=== Data for processing ===
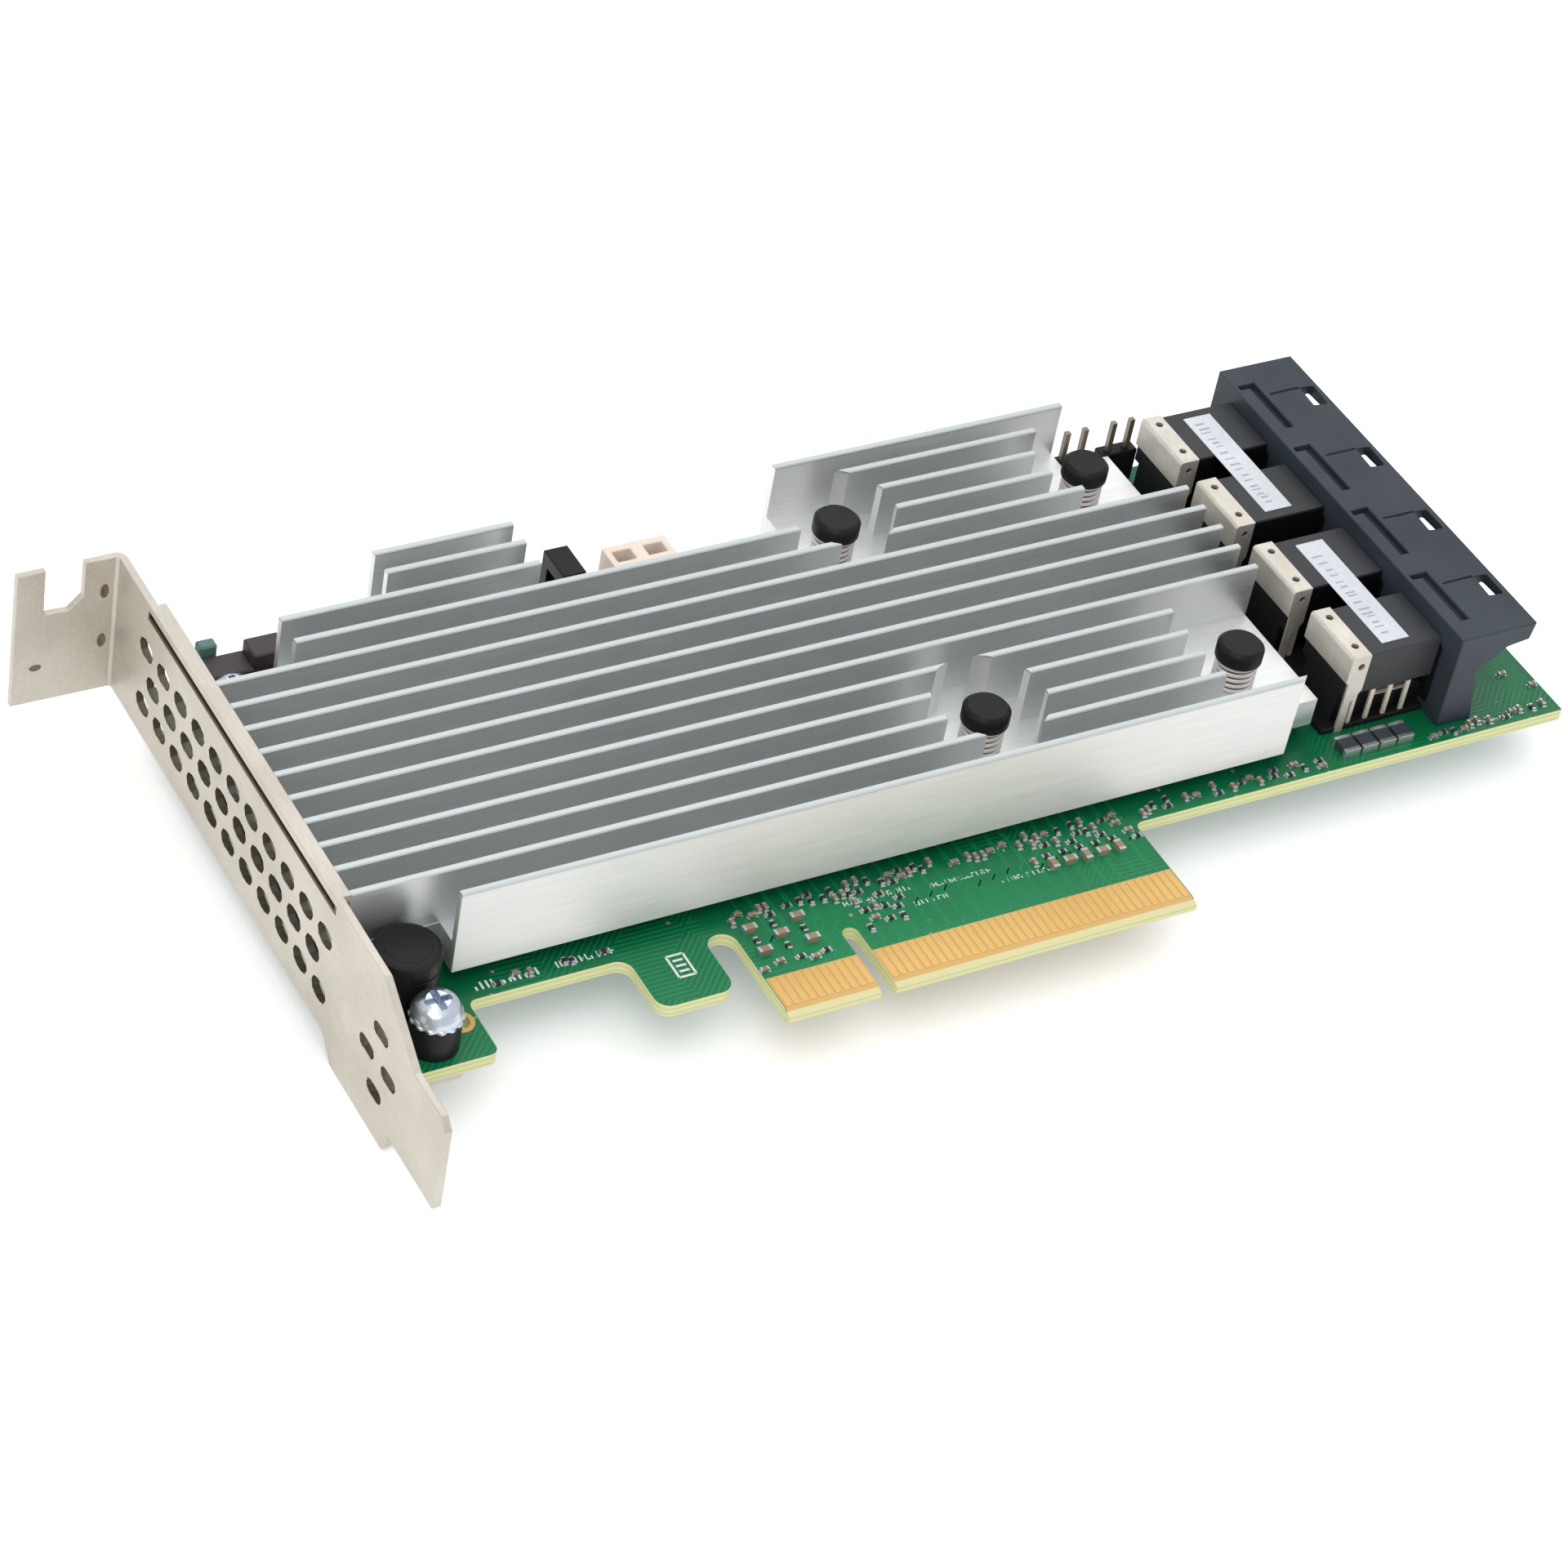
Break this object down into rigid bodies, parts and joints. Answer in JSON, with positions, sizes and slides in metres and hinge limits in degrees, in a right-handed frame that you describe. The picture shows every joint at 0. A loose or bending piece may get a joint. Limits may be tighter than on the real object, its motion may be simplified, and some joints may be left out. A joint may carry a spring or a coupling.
{
  "type": "raid controller card",
  "caption": "Low-profile plug-in storage controller card with a finned heatsink on push pins, a vented slot bracket, an edge connector and a row of cable ports.",
  "frame": {"origin": "centre of the keying notch at the tip of the card edge, on the board's component face", "axes": "+X from the slot bracket to the cable ports, +Y from the card edge to the board's far edge, +Z away from the component face"},
  "size_m": [0.1674, 0.0848, 0.0212],
  "materials": {
    "board": "green solder mask over woven laminate",
    "gold": "thin gold plate",
    "bracket": "nickel-plated sheet steel, satin",
    "steel": "bright zinc plate",
    "heatsink": "satin anodised extrusion, milled",
    "black_plastic": "moulded nylon, fine grain",
    "grey_plastic": "moulded glass-filled polymer",
    "beige_plastic": "moulded natural nylon",
    "chip": "moulded chip package",
    "pad": "soft thermal pad",
    "shield": "tin-plated spring strip",
    "label": "blank paper label",
    "ceramic": "fired ceramic body, fine grain",
    "ferrite": "dark pressed body with a dull sheen"
  },
  "bodies": {
    "root": {"blank_label_1": "label", "blank_label_2": "label", "bracket_screw_front": "steel", "bracket_screw_rear": "steel", "bracket_spacer_front": "black_plastic", "bracket_spacer_rear": "black_plastic", "buzzer": "black_plastic", "circuit_board": "board", "controller_lid": "steel", "controller_package": "board", "controller_pad": "pad", "edge_contacts_bottom": "gold", "edge_contacts_top": "gold", "filter_blocks": "ferrite", "front_capacitors": "ceramic", "front_resistors": "chip", "heatsink": "heatsink", "memory_chips": "chip", "memory_pads": "pad", "pin_header_bases": "black_plastic", "pin_header_pins": "gold", "pin_spring_1": "steel", "pin_spring_2": "steel", "pin_spring_3": "steel", "pin_spring_4": "steel", "port_contacts_1": "gold", "port_contacts_2": "gold", "port_contacts_3": "gold", "port_contacts_4": "gold", "port_housing": "grey_plastic", "port_leads": "gold", "port_module_1": "grey_plastic", "port_module_2": "grey_plastic", "port_module_3": "grey_plastic", "port_module_4": "grey_plastic", "port_shield_1": "shield", "port_shield_2": "shield", "port_shield_3": "shield", "port_shield_4": "shield", "push_pin_1": "black_plastic", "push_pin_2": "black_plastic", "push_pin_3": "black_plastic", "push_pin_4": "black_plastic", "shrouded_socket": "black_plastic", "slot_bracket": "bracket", "stepped_socket": "black_plastic", "two_way_header": "beige_plastic", "underside_capacitors": "ceramic", "underside_memory_chip": "chip"}
  },
  "joints": []
}
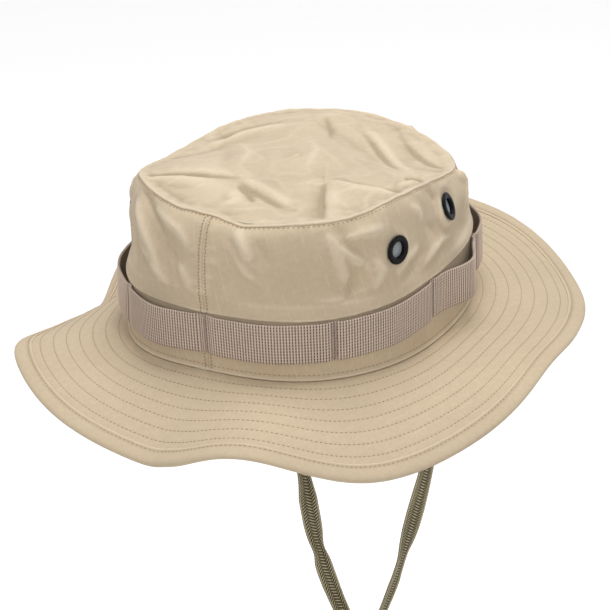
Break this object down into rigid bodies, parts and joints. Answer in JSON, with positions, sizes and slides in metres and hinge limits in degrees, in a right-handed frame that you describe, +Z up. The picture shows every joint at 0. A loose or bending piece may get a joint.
===
• _Written request_: Write the material out again in its entirety, exactly as shown.

• _Completed exercise_:
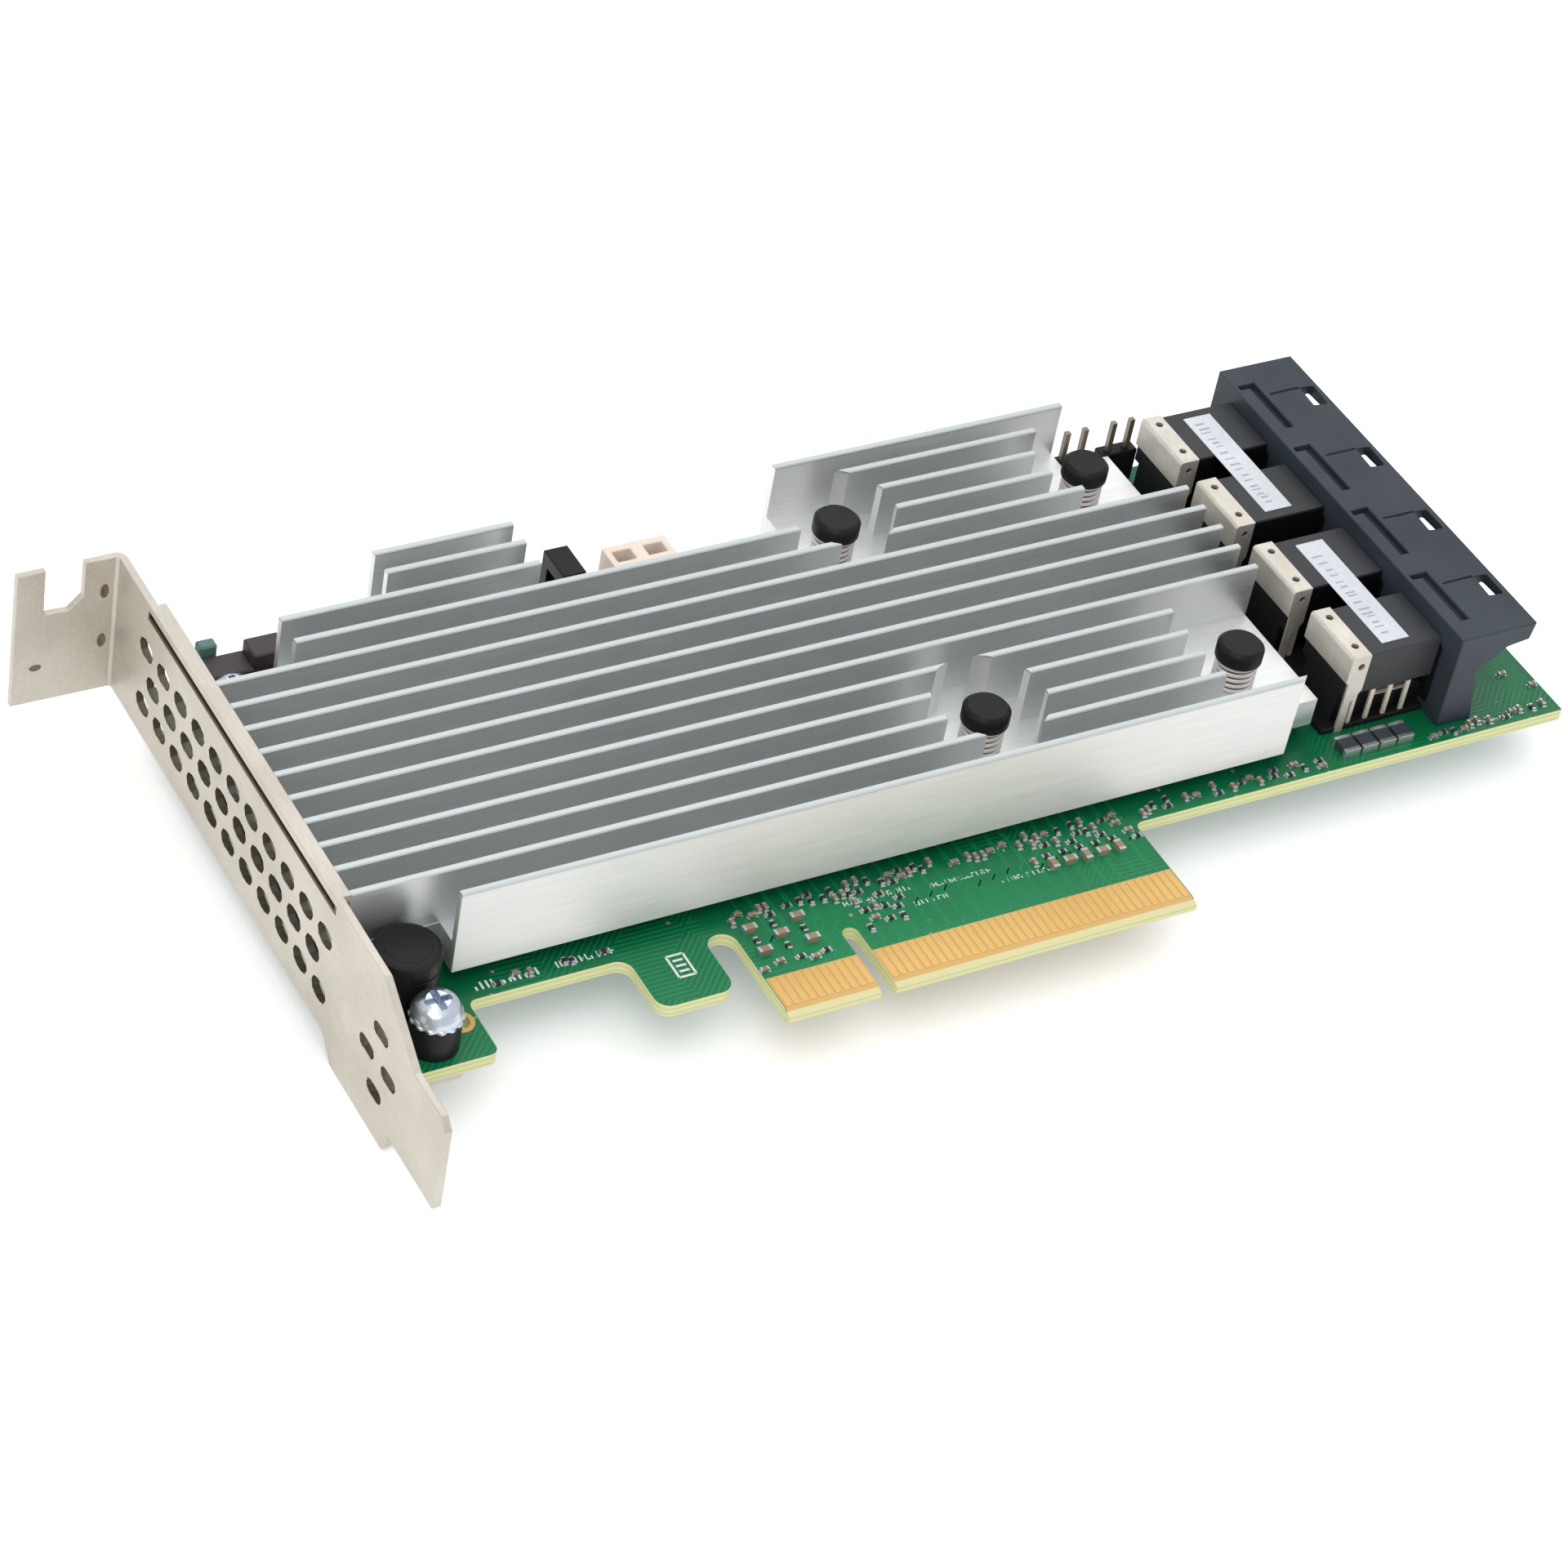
Break this object down into rigid bodies, parts and joints. Answer in JSON, with positions, sizes and slides in metres and hinge limits in degrees, in a right-handed frame that you describe. The picture shows every joint at 0. A loose or bending piece may get a joint. Limits may be tighter than on the real object, its motion may be simplified, and some joints may be left out. A joint may carry a spring or a coupling.
{
  "type": "raid controller card",
  "caption": "Low-profile plug-in storage controller card with a finned heatsink on push pins, a vented slot bracket, an edge connector and a row of cable ports.",
  "frame": {"origin": "centre of the keying notch at the tip of the card edge, on the board's component face", "axes": "+X from the slot bracket to the cable ports, +Y from the card edge to the board's far edge, +Z away from the component face"},
  "size_m": [0.1674, 0.0848, 0.0212],
  "materials": {
    "board": "green solder mask over woven laminate",
    "gold": "thin gold plate",
    "bracket": "nickel-plated sheet steel, satin",
    "steel": "bright zinc plate",
    "heatsink": "satin anodised extrusion, milled",
    "black_plastic": "moulded nylon, fine grain",
    "grey_plastic": "moulded glass-filled polymer",
    "beige_plastic": "moulded natural nylon",
    "chip": "moulded chip package",
    "pad": "soft thermal pad",
    "shield": "tin-plated spring strip",
    "label": "blank paper label",
    "ceramic": "fired ceramic body, fine grain",
    "ferrite": "dark pressed body with a dull sheen"
  },
  "bodies": {
    "root": {"blank_label_1": "label", "blank_label_2": "label", "bracket_screw_front": "steel", "bracket_screw_rear": "steel", "bracket_spacer_front": "black_plastic", "bracket_spacer_rear": "black_plastic", "buzzer": "black_plastic", "circuit_board": "board", "controller_lid": "steel", "controller_package": "board", "controller_pad": "pad", "edge_contacts_bottom": "gold", "edge_contacts_top": "gold", "filter_blocks": "ferrite", "front_capacitors": "ceramic", "front_resistors": "chip", "heatsink": "heatsink", "memory_chips": "chip", "memory_pads": "pad", "pin_header_bases": "black_plastic", "pin_header_pins": "gold", "pin_spring_1": "steel", "pin_spring_2": "steel", "pin_spring_3": "steel", "pin_spring_4": "steel", "port_contacts_1": "gold", "port_contacts_2": "gold", "port_contacts_3": "gold", "port_contacts_4": "gold", "port_housing": "grey_plastic", "port_leads": "gold", "port_module_1": "grey_plastic", "port_module_2": "grey_plastic", "port_module_3": "grey_plastic", "port_module_4": "grey_plastic", "port_shield_1": "shield", "port_shield_2": "shield", "port_shield_3": "shield", "port_shield_4": "shield", "push_pin_1": "black_plastic", "push_pin_2": "black_plastic", "push_pin_3": "black_plastic", "push_pin_4": "black_plastic", "shrouded_socket": "black_plastic", "slot_bracket": "bracket", "stepped_socket": "black_plastic", "two_way_header": "beige_plastic", "underside_capacitors": "ceramic", "underside_memory_chip": "chip"}
  },
  "joints": []
}
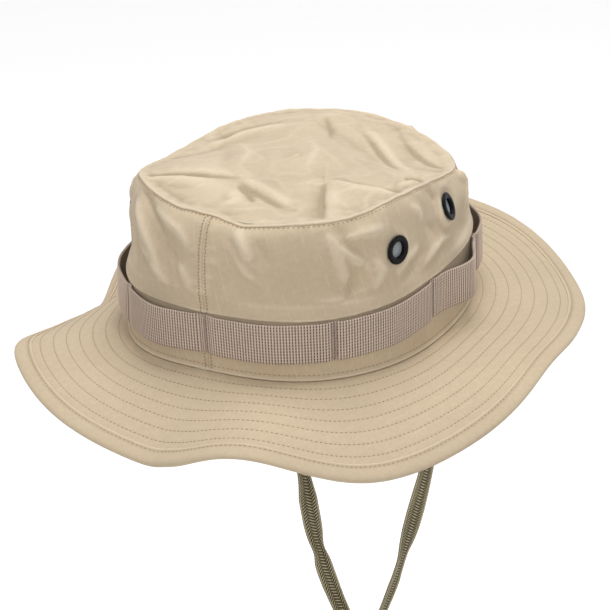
Break this object down into rigid bodies, parts and joints. Answer in JSON, with positions, sizes and slides in metres and hinge limits in degrees, in a right-handed frame that you describe, +Z up. The picture shows every joint at 0. A loose or bending piece may get a joint.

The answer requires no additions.